While designing a workshop that would enable artists to step into the facilitating process, we consulted with a CEO from the corporate world.  In her work, Yvette Hyater-Adams has developed two models that describe the learning process when it is driven not by the teacher,  but by participants.  In a linear model, the learner progresses from unconscious incompetence to unconscious competence.  This four-phase process can be compared to learning how to ride a bike; each phase builds on the ability of the previous phase -- the twist being the conscious awareness that the learner has regarding progress.  If we do not know that we do not know something, questions can’t be asked that will alleviate the condition of not knowing.  If we know that we don’t know, we can actively, consciously change our unknowing.  When we “know”, we can also move to the place where we achieve an unconscious competence; deep ability within the specific skill or content.

In a second model, learning occurs in a cyclical fashion, spiraling upward through each cycle.  Beginning with experiencing the activity, the cycle includes sharing reactions, processing patterns, generalizing principles and applying the new learning.  It is also based on a conscious awareness of each phase, but unlike the more linear model, the phases of this model are often experienced in a less rigorous progression.

Each model gives facilitators ways of recognizing different stages of learning; knowledge that can support the efforts of facilitators in functioning as a guide for participants.  What we’ve found in participant-driven learning is that the focus and responsibility of motivation rest solely with participants.  We have recognized that our role as facilitators usually wanes once participants reach the stage that they know they don’t know.  Conscious incompetence has a natural forward motivation embedded within – it is the point where you let go of the bicycle and trust the rider will not crash, but find themselves in the middle of a beautiful balance.
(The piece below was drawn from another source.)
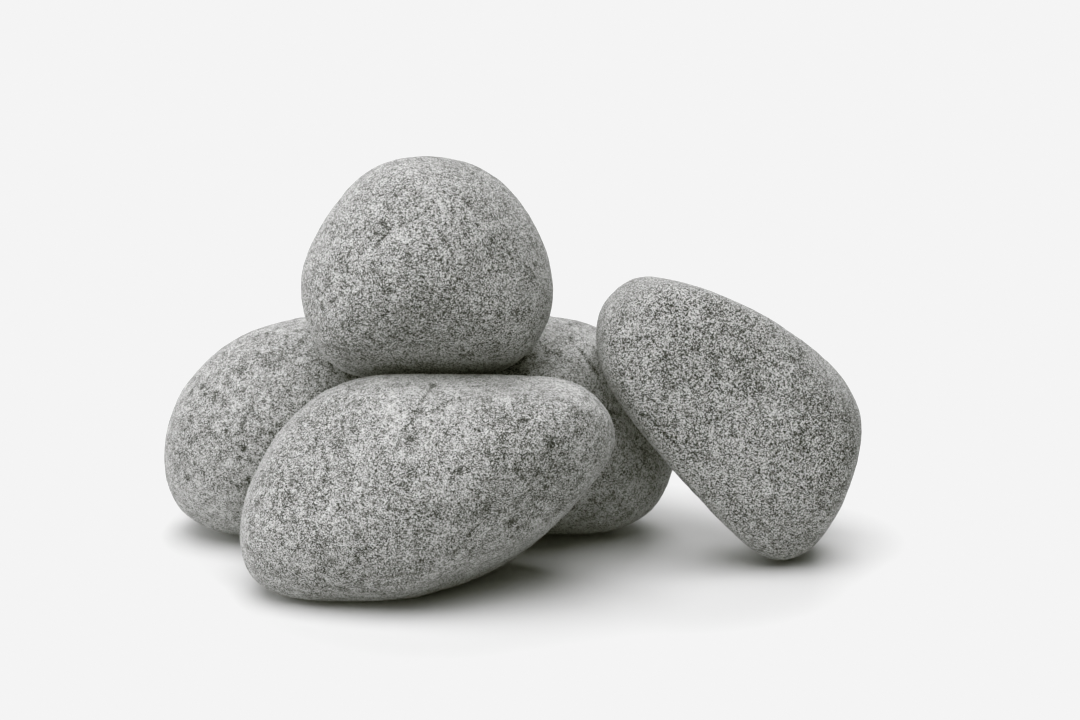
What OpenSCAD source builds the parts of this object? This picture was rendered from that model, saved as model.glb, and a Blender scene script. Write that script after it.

When I work as a teaching artist (visual arts), participant driven learning is an integral part of the classroom dynamic.  As I begin a residency, I talk with the classroom teacher about the students “driving their own cars”.  I describe what participant-driven learning is.  Once we reach an agreement, I also talk to the students about this idea and suggest that for the time we work together, that will be an emphasis: giving them the opportunity to “drive their own cars” during the art-making process.  This means they make choices and key decisions regarding content, timing, pacing, process and idea.  The classroom teacher and I are available as facilitators to support and guide their process, but not to dominate it.
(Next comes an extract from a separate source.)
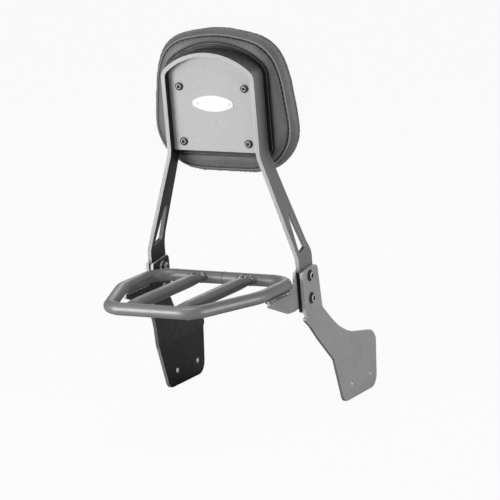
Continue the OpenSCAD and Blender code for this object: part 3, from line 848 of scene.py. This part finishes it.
def eased_curve(knots, per_span=24):
    """Smooth curve through the knots of the cushion's section."""
    curve = []
    padded = [knots[0]] + list(knots) + [knots[-1]]
    for a, b, c, d in zip(padded, padded[1:], padded[2:], padded[3:]):
        a, b, c, d = (np.array(q) for q in (a, b, c, d))
        before, after = (c - a) * 0.5, (d - b) * 0.5
        limit = 0.9 * np.abs(c - b)
        before = np.clip(before, -limit, limit)
        after = np.clip(after, -limit, limit)
        for k in range(per_span):
            t = k / per_span
            curve.append(
                (2 * t**3 - 3 * t**2 + 1) * b
                + (t**3 - 2 * t**2 + t) * before
                + (3 * t**2 - 2 * t**3) * c
                + (t**3 - t**2) * after
            )
    curve.append(np.array(knots[-1]))
    return np.array(curve)


def section_curve(corners, widest):
    """The cushion's section, from its back to its front: shares of its width and of its thickness."""
    knots = [(0.0, 0.0), (0.45, 0.0), (0.8, 0.0)]
    for share in SECTION_SHARES:
        ring = outline_ring(corners, share)
        knots.append((max(abs(q[0]) for q in ring) / widest, share))
    knots.append((0.0, FRONT_CROWN))
    return eased_curve(knots)


def ring_step(to_seam, on_back_panel):
    """Distance from one ring of faces to the next: short at a seam and on the bulging back panel."""
    if to_seam < 0.002:
        return 0.00035
    if to_seam < 0.006:
        return 0.0008
    if on_back_panel:
        return 0.0012
    return 0.002 if to_seam < 0.012 else 0.0045


def section_stations(curve, thickness, seams):
    """Places along the section: close together at the seams, wider apart elsewhere."""
    steps = np.hypot(np.diff(curve[:, 0]) * MEAN_RADIUS, np.diff(curve[:, 1]) * thickness)
    far = np.concatenate([[0.0], np.cumsum(steps)])
    seam_at = [float(np.interp(share, curve[:, 1], far)) for share in seams]
    stations = []
    place = 0.0
    while place < far[-1]:
        stations.append(place)
        to_seam = min(abs(place - at) for at in seam_at)
        place += ring_step(to_seam, 0.0 < seam_at[0] - place < BACK_PANEL)
    stations.append(float(far[-1]))
    stations = np.array(stations)
    scale = np.interp(stations, far, curve[:, 0])
    share = np.interp(stations, far, curve[:, 1])
    return stations, scale, share, seam_at


def puff(piece, voxel, most):
    """Foam pressure: the cover is blown up a little as cloth, and no point moves further than most."""
    apply_modifier(piece, "REMESH", "even_mesh", mode="VOXEL", voxel_size=voxel)
    apply_modifier(piece, "SMOOTH", "relax", factor=0.5, iterations=4)
    rest = [v.co.copy() for v in piece.data.vertices]
    back = sizes().pad_back + 0.0015
    held = piece.vertex_groups.new(name="held")
    held.add([v.index for v in piece.data.vertices if lean_depth(v.co) < back], 1.0, "REPLACE")
    cloth = piece.modifiers.new("foam", "CLOTH")
    cloth.settings.quality = 6
    cloth.settings.mass = 0.4
    cloth.settings.tension_stiffness = 30
    cloth.settings.compression_stiffness = 30
    cloth.settings.bending_stiffness = 4
    cloth.settings.use_pressure = True
    cloth.settings.uniform_pressure_force = 4.0
    cloth.settings.effector_weights.gravity = 0.0
    cloth.settings.vertex_group_mass = "held"
    cloth.collision_settings.use_collision = False
    stage = bpy.context.scene
    for step in range(1, 21):
        stage.frame_set(step)
    select_only(piece)
    bpy.ops.object.modifier_apply(modifier="foam")
    stage.frame_set(1)
    for vertex, start in zip(piece.data.vertices, rest):
        move = vertex.co - start
        if move.length > most:
            vertex.co = start + move.normalized() * most
    apply_modifier(piece, "SMOOTH", "settle", factor=0.4, iterations=3)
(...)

I generally describe art making as the relationship of process and idea.  The students, teacher and I might examine some artwork (actual or through reproduction) and notice how this relationship is embedded in the art.  Then, through their creative work, students construct and navigate a relationship between process and idea.  Each person creates a unique understanding of this relationship.  Each person navigates the relationship in his or her own way.  Helping students understand these two distinct aspects as well as providing the support they need to engage both allows them to own this process and drive it forward at will.  They also choose at what level their idea is rooted to and resonates with their intellect, personality, emotional and spiritual self.
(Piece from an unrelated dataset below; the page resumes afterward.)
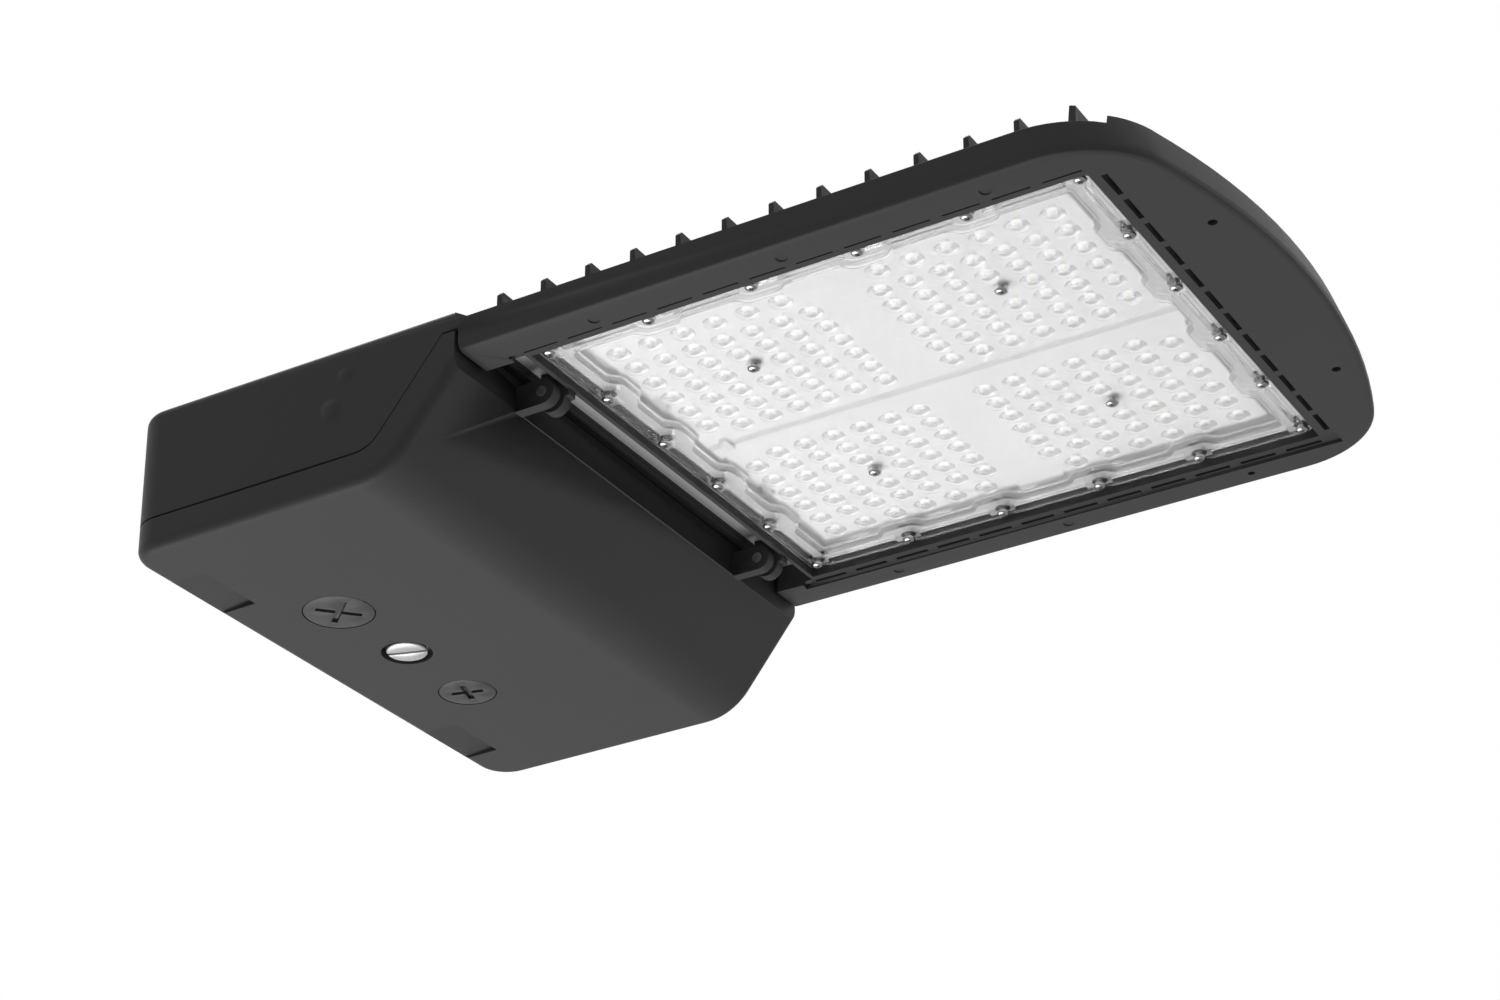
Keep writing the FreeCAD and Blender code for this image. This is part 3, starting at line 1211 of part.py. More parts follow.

In today’s school environment, learning is tightly structured to connect directly with statewide standards as well as accountability processes.  Motivation among learners can stagnate or shut down completely.  Art making supports the instructional process by including the whole person in the learning process.  By giving students the power to drive their own cars for a short while their motivation levels change, allowing them to reconnect to content in a meaningful way.